Cypress Lawn History: Believe It Or Not. Those Magnificent Mausoleums


Did you know?

The very first mausoleum to grace Cypress Lawn belonged to Andrew Jackson Pope, the lumber baron. He died in 1870. Cypress Lawn opened in 1892. At first sight, this baffles people.

Buried in San Francisco. Relocated to Colma


The stunning Edward La Potka stained glass window inside the Pope mausoleum


Like many others, such as James Flood, the family moved the structure here when it became clear San Francisco would likely forbid any new burials in the City and order the eviction of those that already were.

As befits the mighty fortune of James Flood, his Mausoleum is the largest private structure at Cypress Lawn


There are currently 87 private family mausoleums at Cypress Lawn.

In 1900, the average mausoleum (not counting land) cost about $75,000-$100,000, a princely sum in those days. Few were built after 1920. In 1987, Lydia Kalmanovitz, wife of beer baron wholesaler Paul Kalmanovitz, spent $2.5 million for their large mausoleum just inside the granite entrance gate to the East Gardens of Cypress Lawn. You cannot build a such a magnificent structure and put it on a postage size piece of property, so Lydia paid another $2.5 million for the land. All that barely put a dent in the $228 million Paul left to Lydia. The pair had no children. Elegantly furnished and meticulously cared for through a private endowment, the mausoleum also contains cenotaphs – an empty tomb or a monument erected in honor of one whose remains are elsewhere – recognizing the couple’s faithful pets, Lady Kitty, a feline, and German shepherds Pete and Marsha. California law does not permit animals to be buried with people.

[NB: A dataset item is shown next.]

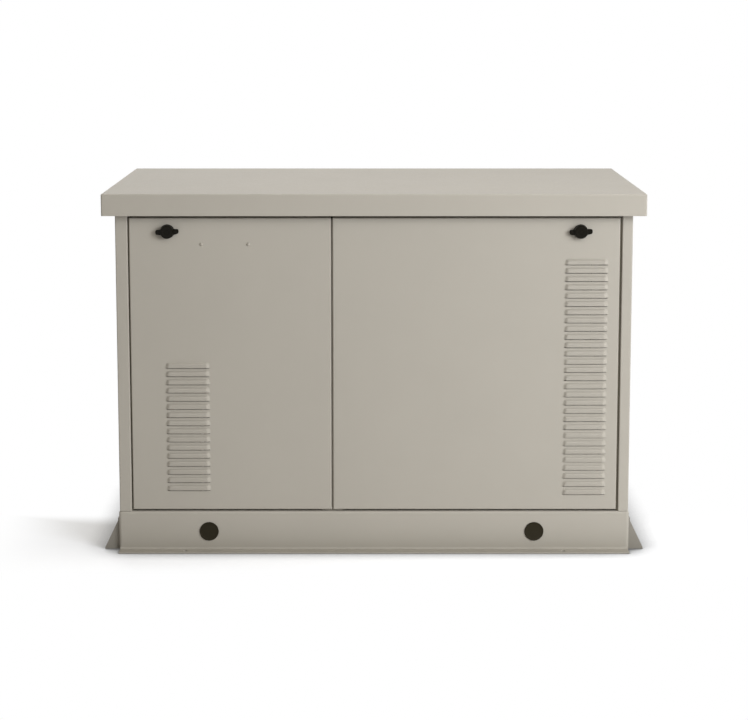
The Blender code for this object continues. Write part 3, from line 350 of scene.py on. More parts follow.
LAMP_GREEN = glowing_material("lamp_green", (0.03, 0.45, 0.06), 0.6)


# ---------------------------------------------------------------- mesh helpers
def grid_faces(rows, columns, keep=None):
    """Quads of a grid of points, row by row. keep is a mask of the quads that are made."""
    number = np.arange(rows * columns).reshape(rows, columns)
    quads = np.stack([number[:-1, :-1], number[1:, :-1], number[1:, 1:], number[:-1, 1:]], axis=-1)
    return quads[keep] if keep is not None else quads.reshape(-1, 4)


def shade(mesh, angle):
    """Smooth shading that stays sharp along the edges that turn more than the angle, in degrees."""
    mesh.shade_smooth()
    mesh.set_sharp_from_angle(angle=math.radians(angle))


def placed(name, data):
    """A new object in the scene."""
    obj = bpy.data.objects.new(name, data)
    bpy.context.scene.collection.objects.link(obj)
    return obj


def dressed(name, mesh, bm, material, body, smooth):
    """Ends work on a mesh, and makes it a piece with its shading, finish and body."""
    bm.to_mesh(mesh)
    bm.free()
    shade(mesh, smooth)
    mesh.materials.append(material)
    obj = placed(name, mesh)
    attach(obj, body)
    return obj


def piece(name, points, faces, material, body="enclosure", outward=None, smooth=40):
    """A mesh piece that rides on a body. Doubles are merged, and its faces are turned outwards."""
    mesh = bpy.data.meshes.new(name)
    mesh.from_pydata(np.asarray(points).reshape(-1, 3).tolist(), [], [list(f) for f in faces])
    bm = bmesh.new()
    bm.from_mesh(mesh)
    bmesh.ops.remove_doubles(bm, verts=bm.verts, dist=2e-6)
    bmesh.ops.dissolve_degenerate(bm, edges=bm.edges, dist=1e-6)
    if outward is None:
        bmesh.ops.recalc_face_normals(bm, faces=bm.faces)
    else:
        bm.normal_update()
        total = sum((f.normal * f.calc_area() for f in bm.faces), Vector())
        if total.dot(Vector(outward)) < 0:
            bmesh.ops.reverse_faces(bm, faces=bm.faces)
    return dressed(name, mesh, bm, material, body, smooth)


def settle(obj):
    """Applies an object's modifiers to its mesh."""
    graph = bpy.context.evaluated_depsgraph_get()
    made = bpy.data.meshes.new_from_object(obj.evaluated_get(graph))
    obj.modifiers.clear()
    obj.data = made


def thicken(obj):
    """Gives an open sheet its thickness, inwards from its outer face."""
    wall = obj.modifiers.new("sheet", "SOLIDIFY")
    wall.thickness = SHEET
    wall.offset = -1
    settle(obj)
    shade(obj.data, 32)
    return obj


def ease_edges(obj, width):
    """Rounds an object's sharp edges."""
    edge = obj.modifiers.new("edges", "BEVEL")
    edge.width = width
    edge.segments = 2
    edge.limit_method = "ANGLE"
    edge.angle_limit = math.radians(35)
    edge.use_clamp_overlap = True
    edge.harden_normals = True


def softened(name, material, width):
    """A frame node with merged points, clean flat faces and eased edges, in the node's place."""
    source = frame["nodes"][name]
    bm = bmesh.new()
    bm.from_mesh(source.data)
    bmesh.ops.remove_doubles(bm, verts=bm.verts, dist=1e-5)
    bmesh.ops.dissolve_limit(bm, angle_limit=math.radians(1.5), verts=bm.verts, edges=bm.edges)
    made_name = name + "_surface"
    mesh = bpy.data.meshes.new(made_name)
    obj = dressed(made_name, mesh, bm, material, source["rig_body"], 38)
    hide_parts(name)
    if width:
        ease_edges(obj, width)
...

Expenses for memorials and land will only go up. So if your plans are a Grecian Temple or a modest testimonial, making advance arrangements now will save you money in the long run.


Terry Hamburg, Cypress Lawn Heritage Foundation

4 thoughts on “Cypress Lawn History: Believe It Or Not. Those Magnificent Mausoleums

  1. Neat article – I have always wondered at the cost of some of these amazing monuments. And did not know about the California law forbidding animals to be buried with humans!

    FYI, I ran across this eBay item recently. I don’t recognize the mausoleum but perhaps it is the structure by Noble Chapel that has had scaffolding around it?

  2. Thanks for your comments, Elaine. The mausoleum you refer to no longer has the scaffolding it had worn for years. The De La Montanya structure was damaged in the 1957 earthquake and then suffered more indignity when BART tunneled under that area to expand its tracks.

    Cypress Lawn finally decided that instead of tearing down such a venerable treasure, it would be “modified” to retain as much glory of its former self as possible.

    Here is a link on its history featuring a photograph of what is one of the great mausoleums built at Cypress Lawn.

    Terry Hamburg, Cypress Lawn Heritage Foundation

  3. Wow! Thanks for the additional info, Terry. I will have to swing by now the scaffolding is gone.